Monday, January 25, 2010


During the winter, we would have bales of hay placed around the house for insulation. Around and on top of the hay, my mother would put bricks. Over the winter, the bricks would be strewn about and in the spring, we would have to pick up the bricks and stack them beside the well house. I would always grumble about the bricks and suggest we get rid of them but my mother would always answer, "Sometimes you need a brick". We did use the bricks for a lot of things: door stop in the summer, a brick and a hammer to crack nuts, shards for flower pots, etc.

My mother would often tell us how brave her sister was because she never screamed out while in labor and her sister bore her six children, all at home. Mother told us that when my aunt was ready to have one of her children, it was in "the dead of winter" and the house was very cold. Mother heated bricks and put them in the bed to keep her sister warm during the labor. My aunt pushed the towel off one of the bricks and touched her foot on the hot brick.. Mother said all that she did during the labor was complain about the burn on her foot instead of the pain of childbirth.
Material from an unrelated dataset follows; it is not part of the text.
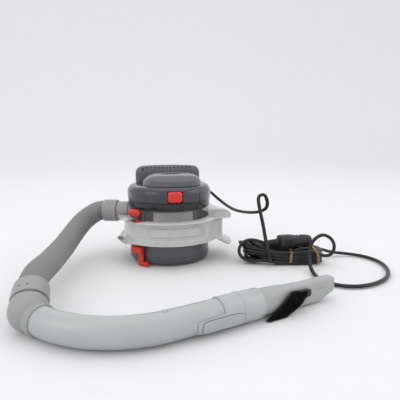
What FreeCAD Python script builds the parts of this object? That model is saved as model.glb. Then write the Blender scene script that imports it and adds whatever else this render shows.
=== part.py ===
"""Cylinder-shaped 12 V handheld vacuum with a wrap-round hose, a rigid curved wand, a crevice nozzle
with a flip brush, and a long lead with a lighter-socket plug.

Frame: +Z up, the vacuum stands on its bottom door at z = 0 with its axis on the Z axis, the release
button faces -Y and the hose leaves to -X. Millimetres. The wand, the lead and the plug lie on the
same surface as the vacuum.
"""
import FreeCAD, Part
import math
import os
import re
import Sketcher

Vector = FreeCAD.Vector
Rotation = FreeCAD.Rotation
Placement = FreeCAD.Placement
UP = Vector(0, 0, 1)
HOME = Vector(0, 0, 0)

SIZES = [
    ("bowl_radius", 72, "outside of the dust bowl"),
    ("bowl_wall", 2.2, "wall of the dust bowl"),
    ("bowl_bottom", 5, "height of the bowl's lower edge"),
    ("bowl_top", 97, "height of the bowl's upper edge"),
    ("rim_height", 5, "height of the bowl's lower rim bead"),
    ("rim_step", 2, "how far the lower rim is set in"),
    ("bowl_mouth", 63, "radius of the bowl's lower opening"),
    ("door_radius", 67, "outside of the bottom door"),
    ("door_thickness", 4.2, "bottom door's plate"),
    ("seal_height", 0.55, "thickness of the door's seal"),
    ("channel_low", 41, "lower lip of the hose channel"),
    ("channel_high", 79, "upper lip of the hose channel"),
    ("channel_lip", 92, "radius of the hose channel's lips"),
    ("channel_root", 81.5, "radius of the hose channel's floor"),
    ("channel_wall", 2, "thickness of the hose channel"),
    ("flare_low", 28, "lower lip of the hose channel at its sides"),
    ("flare_width", 90, "width of the dipped lip"),
    ("horn_reach", 113, "distance of the horn's lips from the axis"),
    ("horn_root", 98, "distance of the horn's floor from the axis"),
    ("horn_width", 76, "width of the horn"),
    ("inlet_height", 83, "height of the inlet's axis"),
    ("inlet_heading", 162, "direction of the inlet, degrees from +X"),
    ("inlet_reach", 99, "end of the inlet port from the axis"),
    ("port_radius", 17, "outside of the inlet port"),
    ("port_bore", 14.5, "inside of the inlet port"),
    ("cuff_radius", 20, "outside of the hose cuff"),
    ("cuff_length", 25, "length of the hose cuff"),
    ("hose_radius", 18, "outside of the hose"),
    ("hose_bore", 15.5, "inside of the hose"),
    ("collar_radius", 22.5, "outside of the swivel collar"),
    ("collar_length", 25, "length of the swivel collar"),
    ("collar_slope", 24, "fall of the swivel collar's axis, degrees"),
    ("collar_heading", -89, "direction of the swivel collar's axis, degrees from +X"),
    ("elbow_radius", 23, "outside of the elbow's dome"),
    ("elbow_reach", 25, "swivel collar's middle to the elbow's middle"),
    ("wand_radius", 17.75, "outside of the wand"),
    ("wand_wall", 1.8, "wall of the wand"),
    ("wand_height", 19.7, "height of the wand's axis"),
    ("wand_bend", 130, "radius of the wand's bend"),
    ("wand_turn", 69, "angle of the wand's bend"),
    ("wand_lead", 22, "straight start of the wand"),
    ("wand_straight", 95, "straight end of the wand"),
    ("wand_heading", 19, "direction of the wand's straight end"),
    ("sleeve_radius", 19.4, "outside of the nozzle's sleeve"),
    ("sleeve_start", 60, "start of the sleeve along the wand"),
    ("sleeve_end", 120, "end of the sleeve along the wand"),
    ("sleeve_stop", 96, "shoulder inside the sleeve"),
    ("tab_start", 30, "start of the latch tab along the wand"),
    ("tab_length", 56, "length of the latch tab"),
    ("tab_height", 15, "height of the latch tab"),
    ("tab_travel", 1.2, "room under the latch tab"),
    ("tip_end", 247, "end of the crevice tip along the wand"),
    ("tip_height", 30, "tall side of the crevice tip"),
    ("tip_width", 17, "narrow side of the crevice tip"),
    ("tip_wall", 2, "wall of the crevice tip"),
    ("tip_slope", 21, "slope of the crevice tip's slanted cut, degrees"),
    ("tip_heel", -5, "where the slanted cut meets the end face, from the wand's axis"),
    ("brush_pivot", 186, "flip brush's pivot along the wand"),
    ("brush_arm", 3, "thickness of the flip brush's arms"),
    ("brush_pin_radius", 1.5, "bore for the flip brush's pin"),
    ("collar_bottom", 98.4, "lower edge of the motor unit's dark collar"),
    ("seam_height", 110, "lower edge of the motor housing"),
    ("housing_top", 136, "roof of the motor housing"),
    ("housing_radius", 74.5, "outside of the motor housing"),
    ("housing_wall", 2.5, "wall of the motor housing"),
    ("shoulder", 14, "radius of the housing's shoulder"),
    ("skirt_radius", 73, "outside of the dark collar"),
    ("spigot_radius", 69.3, "spigot that enters the bowl"),
    ("spigot_depth", 7, "how deep the spigot enters the bowl"),
    ("spigot_wall", 2, "wall of the spigot"),
    ("cap_width", 102, "width of the top cap"),
    ("cap_depth", 78, "depth of the top cap"),
    ("cap_front", -60, "front of the top cap"),
    ("cap_height", 16, "height of the top cap"),
    ("hump_width", 120, "width of the exhaust hump"),
    ("hump_front", 19.5, "front of the exhaust hump"),
    ("hump_top", 163, "top of the exhaust hump"),
    ("vent_pitch", 8, "spacing of the vent holes"),
    ("vent_radius", 1.7, "vent hole"),
    ("button_width", 25.6, "release button's width"),
    ("button_height", 19, "release button's height"),
    ("button_low", 111, "release button's lower edge"),
    ("motor_radius", 18, "outside of the motor can"),
    ("motor_low", 110.6, "lower end of the motor can"),
    ("motor_high", 147, "upper end of the motor can"),
    ("shaft_radius", 1.6, "motor shaft"),
    ("fan_radius", 40, "fan impeller"),
    ("plate_low", 107.6, "underside of the mounting plate"),
    ("plate_thickness", 2.6, "mounting plate"),
    ("screw_circle", 63, "radius of the housing screws' circle"),
    ("screw_radius", 1.4, "housing screw's shank"),
    ("filter_radius", 50, "outside of the pleated filter"),
    ("filter_low", 52, "lower end of the filter"),
    ("filter_high", 95.2, "upper face of the filter's frame"),
    ("shield_width", 58, "width of the flat plate in front of the filter"),
    ("pleat_depth", 9, "depth of the filter's pleats"),
    ("pleat_count", 28, "number of pleats"),
    ("latch_heading", -138, "direction of the door latch, degrees from +X"),
    ("latch_pivot", 60, "height of the door latch's pin"),
    ("latch_inner", 74.4, "inner face of the latch's stem"),
    ("latch_stem", 2.8, "thickness of the latch's stem"),
    ("latch_width", 12, "width of the latch's stem"),
    ("latch_cap_width", 26, "width of the latch's red cap"),
    ("latch_pin_radius", 1, "latch's pin"),
    ("hinge_heading", 42, "direction of the door hinge, degrees from +X"),
    ("hinge_radius", 78, "door hinge's axis from the bowl's axis"),
    ("hinge_height", 10, "height of the door hinge's axis"),
    ("knuckle_radius", 4, "door hinge's knuckle"),
    ("knuckle_width", 19.4, "width of the door's own knuckle"),
    ("ear_width", 6, "width of each hinge ear"),
    ("pin_radius", 1.5, "door hinge pin"),
    ("cord_width", 6.4, "twin lead's width"),
    ("gland_heading", 45, "direction of the cord gland, degrees from +X"),
    ("gland_height", 116, "height of the cord gland"),
    ("gland_length", 26, "tapered length outside the housing"),
    ("plug_radius", 12, "socket plug's grip"),
    ("plug_grip", 32, "length of the plug's grip"),
    ("socket_radius", 10.3, "part of the plug that enters the socket"),
    ("plug_barrel", 20, "length that enters the socket"),
    ("relief_length", 26, "plug's strain relief"),
    ("tip_travel", 3.2, "room behind the plug's sprung tip"),
    ("hank_length", 158, "length of the tied hank"),
    ("hank_depth", 64, "depth of the tied hank"),
    ("hank_height", 24, "height of the tied part of the hank"),
    ("hank_crown", 46, "height of the hank's open end"),
    ("hank_open", 46, "length of the hank's open end"),
    ("running_gap", 0.3, "gap between pieces that move past each other"),
    ("shaft_gap", 0.05, "gap of a shaft or pin in its bore"),
]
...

When I was to be married, my mother wrapped up a brick with a note that read, "The first brick for your first house." I laughed, wondering what I would do with the brick, but my husband and I have used that brick to crack hickory nuts every year for my Thanksgiving specialty Hickory Nut Cake.

Each time I host a wedding shower, I also wrap a brick with the note which reads, "The first brick for your first house" and then I have the guests play a game called "Sometimes You Need A Brick". I tell the story of my mother and then challenge them to list different ways to use a brick. The best one is always "HUSBAND TAMER".

Last year, when my husband wanted to repair the brick walk in the front yard, he wanted to be able to match up the old bricks. He wondered where he could get old bricks. I told him I would call the current owner of the farm where we had lived to see if they had disposed of the bricks. When I spoke to him, he laughed and said, "I wondered why there were all those bricks around the well house." I laughed and said, "Sometimes you need a brick!" He told me that I was welcome to have the bricks. I had not been back to the home place since 1973 and I was overwhelmed by both sadness and happiness. I asked if I could see inside the house and I was somehow touched to see that my room, with the beautiful sycamore tree growing outside, was still "the girl's room". As I stood at the well, I was flooded with memories as I remembered my younger brother going off to war, my older brother going off to be married and the worst day for our family in October, 1964. I remembered my first date when my brother thought it would be an absolutely hilarious thing to be waiting on the porch with a rifle. Imagine that the guy came back for a second date and ended up marrying me! I sat down in the stairway where my then boyfriend (and future husband) and I sat and watched the moon landing. We'd had a contest of what would be the first words Armstrong would utter and my husband's contribution was "Goddard, we are here!" which was his homage to Robert Goddard and J.J. Pershing! I remembered how we sat on the couch in the "TV Room" on June 7, 1971, and decided to get married. It was good to see the paw paw tree, the elder flowers, black berries, the woods and the flowers still growing which my mother had planted, and the garden space which she had tended. As my husband was picking up the last of the bricks, I retrieved one and said to the owner, "Keep one of the bricks and tell your daughter that it's the first brick to her first house."

1 comment:

Mona Lisa said...

I knew about General Pershing and "Layfayette, we are here!" but I had to look up Robert Goddard--NOW I get the reference!

With you, every day is an education.